* **PROBLEM DETAILS**
Everything from the line containing "def glass_body() ->" down to the line containing "in imported if" is to be returned exactly; include both boundary lines and leave out all others.
--- START OF EXTRACTED INFORMATION ---
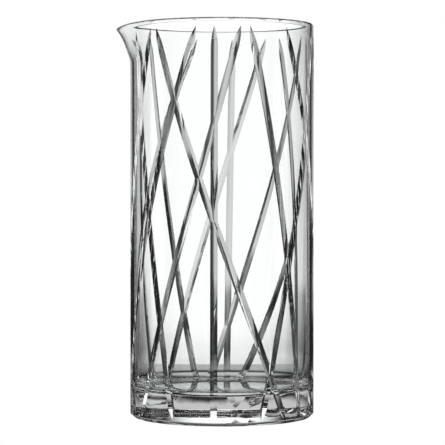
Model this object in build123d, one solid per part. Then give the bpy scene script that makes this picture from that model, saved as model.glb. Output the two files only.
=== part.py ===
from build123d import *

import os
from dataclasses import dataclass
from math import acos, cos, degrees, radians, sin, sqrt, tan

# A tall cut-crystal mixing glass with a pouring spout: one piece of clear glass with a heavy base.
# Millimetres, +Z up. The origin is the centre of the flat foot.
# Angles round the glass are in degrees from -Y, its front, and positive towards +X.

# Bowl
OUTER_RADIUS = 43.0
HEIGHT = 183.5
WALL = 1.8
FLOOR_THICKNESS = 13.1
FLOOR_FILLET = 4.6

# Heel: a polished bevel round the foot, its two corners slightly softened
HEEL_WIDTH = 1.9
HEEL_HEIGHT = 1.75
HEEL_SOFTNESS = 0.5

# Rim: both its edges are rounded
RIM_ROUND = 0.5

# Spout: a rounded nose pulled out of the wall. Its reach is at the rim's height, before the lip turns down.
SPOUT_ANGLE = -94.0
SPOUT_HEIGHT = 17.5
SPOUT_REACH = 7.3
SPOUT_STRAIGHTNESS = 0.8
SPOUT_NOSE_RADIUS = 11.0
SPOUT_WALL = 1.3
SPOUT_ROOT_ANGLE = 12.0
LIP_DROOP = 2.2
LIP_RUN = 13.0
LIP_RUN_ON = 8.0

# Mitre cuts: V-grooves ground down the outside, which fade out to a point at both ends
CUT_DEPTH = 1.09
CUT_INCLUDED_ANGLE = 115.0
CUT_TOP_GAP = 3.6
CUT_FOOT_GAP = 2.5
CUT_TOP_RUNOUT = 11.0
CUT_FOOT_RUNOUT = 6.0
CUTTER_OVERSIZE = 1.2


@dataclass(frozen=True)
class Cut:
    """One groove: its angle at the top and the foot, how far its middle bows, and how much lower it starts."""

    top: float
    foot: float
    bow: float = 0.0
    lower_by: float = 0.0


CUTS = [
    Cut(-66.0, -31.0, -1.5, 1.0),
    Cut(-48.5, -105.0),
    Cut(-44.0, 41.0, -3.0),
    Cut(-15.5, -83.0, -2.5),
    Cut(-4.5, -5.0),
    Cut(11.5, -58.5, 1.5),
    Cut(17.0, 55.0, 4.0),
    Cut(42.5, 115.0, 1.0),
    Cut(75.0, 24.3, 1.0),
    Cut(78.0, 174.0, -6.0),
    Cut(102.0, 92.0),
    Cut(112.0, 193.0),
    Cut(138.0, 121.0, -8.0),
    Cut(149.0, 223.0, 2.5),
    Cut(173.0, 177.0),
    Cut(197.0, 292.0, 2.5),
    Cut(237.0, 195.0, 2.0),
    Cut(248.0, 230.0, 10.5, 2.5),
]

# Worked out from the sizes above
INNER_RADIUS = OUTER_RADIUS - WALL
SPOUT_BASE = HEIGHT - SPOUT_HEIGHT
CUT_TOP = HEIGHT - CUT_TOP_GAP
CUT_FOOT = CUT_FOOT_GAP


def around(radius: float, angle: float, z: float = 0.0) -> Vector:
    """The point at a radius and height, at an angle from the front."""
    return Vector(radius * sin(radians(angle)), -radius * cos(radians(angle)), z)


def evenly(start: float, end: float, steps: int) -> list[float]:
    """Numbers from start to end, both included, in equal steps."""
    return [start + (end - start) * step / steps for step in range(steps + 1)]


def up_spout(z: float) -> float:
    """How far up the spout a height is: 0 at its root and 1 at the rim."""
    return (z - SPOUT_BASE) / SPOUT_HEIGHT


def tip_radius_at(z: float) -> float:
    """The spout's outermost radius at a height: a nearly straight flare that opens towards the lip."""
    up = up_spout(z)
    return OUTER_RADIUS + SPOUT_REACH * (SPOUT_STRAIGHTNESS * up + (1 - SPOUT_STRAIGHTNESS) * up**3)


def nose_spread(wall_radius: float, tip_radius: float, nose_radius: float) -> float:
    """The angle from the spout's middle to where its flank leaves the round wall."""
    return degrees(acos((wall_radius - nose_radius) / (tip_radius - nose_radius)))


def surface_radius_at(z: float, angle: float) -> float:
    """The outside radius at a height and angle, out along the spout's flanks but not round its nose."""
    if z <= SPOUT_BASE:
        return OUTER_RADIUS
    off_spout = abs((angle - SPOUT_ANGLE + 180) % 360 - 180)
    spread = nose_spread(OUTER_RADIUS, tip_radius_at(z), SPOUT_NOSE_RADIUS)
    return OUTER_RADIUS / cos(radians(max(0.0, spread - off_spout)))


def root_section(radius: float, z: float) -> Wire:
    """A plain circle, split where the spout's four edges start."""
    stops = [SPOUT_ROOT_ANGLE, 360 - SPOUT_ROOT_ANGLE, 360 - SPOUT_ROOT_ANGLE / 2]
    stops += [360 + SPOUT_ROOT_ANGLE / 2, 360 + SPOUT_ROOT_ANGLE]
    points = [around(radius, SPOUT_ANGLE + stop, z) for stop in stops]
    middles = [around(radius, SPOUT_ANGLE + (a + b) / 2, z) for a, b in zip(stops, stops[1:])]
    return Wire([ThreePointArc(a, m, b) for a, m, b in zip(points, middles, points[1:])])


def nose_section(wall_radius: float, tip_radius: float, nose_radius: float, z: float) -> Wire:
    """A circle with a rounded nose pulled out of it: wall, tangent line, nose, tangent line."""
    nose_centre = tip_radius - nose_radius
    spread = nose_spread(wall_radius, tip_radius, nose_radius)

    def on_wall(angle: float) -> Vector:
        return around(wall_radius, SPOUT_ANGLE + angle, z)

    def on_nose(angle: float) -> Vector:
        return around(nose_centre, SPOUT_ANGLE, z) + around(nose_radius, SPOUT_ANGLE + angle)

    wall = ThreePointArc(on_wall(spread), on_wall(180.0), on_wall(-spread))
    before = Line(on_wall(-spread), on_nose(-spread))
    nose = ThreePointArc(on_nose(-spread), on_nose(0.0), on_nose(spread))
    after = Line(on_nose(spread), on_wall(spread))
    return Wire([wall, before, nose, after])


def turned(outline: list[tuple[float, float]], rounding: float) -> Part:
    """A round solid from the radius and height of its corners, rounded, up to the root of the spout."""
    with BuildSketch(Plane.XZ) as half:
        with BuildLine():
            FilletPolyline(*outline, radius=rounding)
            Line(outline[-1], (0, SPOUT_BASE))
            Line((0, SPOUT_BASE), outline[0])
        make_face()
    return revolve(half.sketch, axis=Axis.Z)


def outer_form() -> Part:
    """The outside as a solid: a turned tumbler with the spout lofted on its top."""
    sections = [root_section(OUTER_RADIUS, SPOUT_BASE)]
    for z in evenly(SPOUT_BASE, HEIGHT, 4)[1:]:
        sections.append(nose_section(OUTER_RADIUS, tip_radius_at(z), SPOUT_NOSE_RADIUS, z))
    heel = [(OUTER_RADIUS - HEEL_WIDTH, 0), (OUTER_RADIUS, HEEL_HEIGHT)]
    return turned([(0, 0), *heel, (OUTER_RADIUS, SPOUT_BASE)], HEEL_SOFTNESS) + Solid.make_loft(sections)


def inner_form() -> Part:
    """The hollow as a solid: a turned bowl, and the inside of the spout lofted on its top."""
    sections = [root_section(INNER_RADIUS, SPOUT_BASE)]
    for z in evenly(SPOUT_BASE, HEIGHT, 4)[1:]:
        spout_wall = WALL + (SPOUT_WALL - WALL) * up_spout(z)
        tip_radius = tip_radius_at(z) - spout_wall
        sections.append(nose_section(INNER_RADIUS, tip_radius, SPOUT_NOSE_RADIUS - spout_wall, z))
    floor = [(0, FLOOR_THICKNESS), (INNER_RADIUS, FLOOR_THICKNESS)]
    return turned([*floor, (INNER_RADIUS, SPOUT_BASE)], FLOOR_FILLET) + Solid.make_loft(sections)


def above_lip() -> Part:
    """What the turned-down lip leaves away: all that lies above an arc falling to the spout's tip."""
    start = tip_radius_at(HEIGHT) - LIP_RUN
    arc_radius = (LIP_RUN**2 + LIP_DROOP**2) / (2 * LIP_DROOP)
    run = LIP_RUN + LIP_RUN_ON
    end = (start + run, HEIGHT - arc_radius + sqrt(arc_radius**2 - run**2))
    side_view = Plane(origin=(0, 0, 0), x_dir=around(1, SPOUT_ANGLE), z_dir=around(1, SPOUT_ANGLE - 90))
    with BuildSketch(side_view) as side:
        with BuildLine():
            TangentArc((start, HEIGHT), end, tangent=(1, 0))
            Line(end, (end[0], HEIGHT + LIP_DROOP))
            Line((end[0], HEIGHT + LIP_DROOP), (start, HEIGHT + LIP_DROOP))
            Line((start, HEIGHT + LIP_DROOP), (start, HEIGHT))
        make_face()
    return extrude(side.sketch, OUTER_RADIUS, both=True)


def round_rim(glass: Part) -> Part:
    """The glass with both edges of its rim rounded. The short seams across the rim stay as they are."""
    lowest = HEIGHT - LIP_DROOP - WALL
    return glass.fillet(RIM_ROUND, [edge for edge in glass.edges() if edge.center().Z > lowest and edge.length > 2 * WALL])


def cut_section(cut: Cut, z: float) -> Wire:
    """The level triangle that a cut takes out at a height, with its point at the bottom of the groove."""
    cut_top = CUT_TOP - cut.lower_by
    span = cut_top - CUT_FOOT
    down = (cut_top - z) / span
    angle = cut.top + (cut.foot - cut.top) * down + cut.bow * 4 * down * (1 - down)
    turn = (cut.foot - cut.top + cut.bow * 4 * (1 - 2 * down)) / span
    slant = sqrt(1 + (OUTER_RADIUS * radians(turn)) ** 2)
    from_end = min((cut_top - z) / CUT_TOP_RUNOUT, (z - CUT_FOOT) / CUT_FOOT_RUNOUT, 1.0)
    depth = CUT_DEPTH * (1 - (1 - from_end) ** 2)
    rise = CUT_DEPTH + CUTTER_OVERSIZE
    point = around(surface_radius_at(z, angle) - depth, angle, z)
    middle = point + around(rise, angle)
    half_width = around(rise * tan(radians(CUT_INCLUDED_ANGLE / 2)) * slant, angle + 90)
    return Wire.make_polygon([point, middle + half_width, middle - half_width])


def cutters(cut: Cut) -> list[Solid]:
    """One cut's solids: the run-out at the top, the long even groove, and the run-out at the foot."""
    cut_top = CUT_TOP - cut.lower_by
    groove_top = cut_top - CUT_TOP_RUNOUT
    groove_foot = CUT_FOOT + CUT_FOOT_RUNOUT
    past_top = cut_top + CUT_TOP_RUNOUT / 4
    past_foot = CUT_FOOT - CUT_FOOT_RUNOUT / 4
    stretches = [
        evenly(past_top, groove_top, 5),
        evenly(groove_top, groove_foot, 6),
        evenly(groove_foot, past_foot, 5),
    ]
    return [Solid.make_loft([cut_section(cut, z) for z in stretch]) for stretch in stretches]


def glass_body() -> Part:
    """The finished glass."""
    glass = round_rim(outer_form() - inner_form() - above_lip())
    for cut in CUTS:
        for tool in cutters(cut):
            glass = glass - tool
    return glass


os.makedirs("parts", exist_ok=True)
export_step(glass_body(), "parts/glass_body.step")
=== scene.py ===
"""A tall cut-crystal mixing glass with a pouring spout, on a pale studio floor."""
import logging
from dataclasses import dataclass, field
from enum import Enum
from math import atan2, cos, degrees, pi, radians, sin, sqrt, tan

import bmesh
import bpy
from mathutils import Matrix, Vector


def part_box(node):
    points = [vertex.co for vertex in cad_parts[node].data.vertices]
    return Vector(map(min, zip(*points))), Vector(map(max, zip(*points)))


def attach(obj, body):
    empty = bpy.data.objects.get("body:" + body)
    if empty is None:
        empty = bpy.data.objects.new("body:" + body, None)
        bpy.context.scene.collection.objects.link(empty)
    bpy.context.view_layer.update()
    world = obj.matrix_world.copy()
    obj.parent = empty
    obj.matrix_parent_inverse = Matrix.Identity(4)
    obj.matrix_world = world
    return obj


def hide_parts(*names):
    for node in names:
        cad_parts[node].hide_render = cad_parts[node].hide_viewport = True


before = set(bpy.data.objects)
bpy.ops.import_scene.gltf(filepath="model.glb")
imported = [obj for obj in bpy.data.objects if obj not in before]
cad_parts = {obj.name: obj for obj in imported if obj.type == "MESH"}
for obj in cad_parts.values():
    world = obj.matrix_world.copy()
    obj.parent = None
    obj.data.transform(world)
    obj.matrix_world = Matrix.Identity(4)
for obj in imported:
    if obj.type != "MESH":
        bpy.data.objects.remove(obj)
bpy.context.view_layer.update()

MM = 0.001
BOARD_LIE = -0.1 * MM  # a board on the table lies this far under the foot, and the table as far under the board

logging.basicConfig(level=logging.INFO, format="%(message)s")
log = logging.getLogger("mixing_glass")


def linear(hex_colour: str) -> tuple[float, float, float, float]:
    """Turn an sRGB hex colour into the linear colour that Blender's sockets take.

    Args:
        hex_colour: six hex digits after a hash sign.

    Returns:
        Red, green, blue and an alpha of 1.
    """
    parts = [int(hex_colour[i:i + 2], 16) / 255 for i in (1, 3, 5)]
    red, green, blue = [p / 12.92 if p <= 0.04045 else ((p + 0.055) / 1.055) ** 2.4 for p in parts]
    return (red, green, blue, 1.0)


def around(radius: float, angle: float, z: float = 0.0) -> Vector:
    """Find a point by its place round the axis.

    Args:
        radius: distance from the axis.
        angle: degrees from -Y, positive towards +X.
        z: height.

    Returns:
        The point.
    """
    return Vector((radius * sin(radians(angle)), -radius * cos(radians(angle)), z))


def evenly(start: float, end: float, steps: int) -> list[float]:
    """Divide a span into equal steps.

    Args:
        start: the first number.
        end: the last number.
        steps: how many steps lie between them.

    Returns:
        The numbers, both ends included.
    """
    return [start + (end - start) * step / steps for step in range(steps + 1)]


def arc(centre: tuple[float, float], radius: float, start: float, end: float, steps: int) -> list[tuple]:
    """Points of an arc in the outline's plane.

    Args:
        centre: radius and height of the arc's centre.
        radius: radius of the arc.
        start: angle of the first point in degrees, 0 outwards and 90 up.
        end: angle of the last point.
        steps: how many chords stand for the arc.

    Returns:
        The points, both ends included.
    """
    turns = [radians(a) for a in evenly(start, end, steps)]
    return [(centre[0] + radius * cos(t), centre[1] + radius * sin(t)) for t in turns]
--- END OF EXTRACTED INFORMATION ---
--- START OF EXTRACTED INFORMATION ---
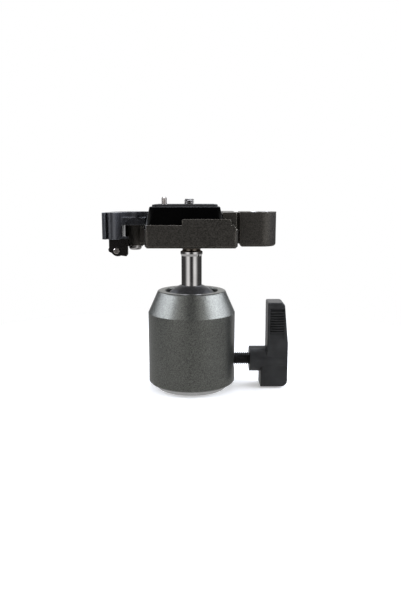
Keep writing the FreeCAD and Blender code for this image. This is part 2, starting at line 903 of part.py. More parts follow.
--- END OF EXTRACTED INFORMATION ---
--- START OF EXTRACTED INFORMATION ---
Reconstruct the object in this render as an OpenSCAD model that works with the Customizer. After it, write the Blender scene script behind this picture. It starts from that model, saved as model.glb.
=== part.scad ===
--- END OF EXTRACTED INFORMATION ---
* **OUTPUT FOR THIS TASK**
def glass_body() -> Part:
    """The finished glass."""
    glass = round_rim(outer_form() - inner_form() - above_lip())
    for cut in CUTS:
        for tool in cutters(cut):
            glass = glass - tool
    return glass


os.makedirs("parts", exist_ok=True)
export_step(glass_body(), "parts/glass_body.step")
=== scene.py ===
"""A tall cut-crystal mixing glass with a pouring spout, on a pale studio floor."""
import logging
from dataclasses import dataclass, field
from enum import Enum
from math import atan2, cos, degrees, pi, radians, sin, sqrt, tan

import bmesh
import bpy
from mathutils import Matrix, Vector


def part_box(node):
    points = [vertex.co for vertex in cad_parts[node].data.vertices]
    return Vector(map(min, zip(*points))), Vector(map(max, zip(*points)))


def attach(obj, body):
    empty = bpy.data.objects.get("body:" + body)
    if empty is None:
        empty = bpy.data.objects.new("body:" + body, None)
        bpy.context.scene.collection.objects.link(empty)
    bpy.context.view_layer.update()
    world = obj.matrix_world.copy()
    obj.parent = empty
    obj.matrix_parent_inverse = Matrix.Identity(4)
    obj.matrix_world = world
    return obj


def hide_parts(*names):
    for node in names:
        cad_parts[node].hide_render = cad_parts[node].hide_viewport = True


before = set(bpy.data.objects)
bpy.ops.import_scene.gltf(filepath="model.glb")
imported = [obj for obj in bpy.data.objects if obj not in before]
cad_parts = {obj.name: obj for obj in imported if obj.type == "MESH"}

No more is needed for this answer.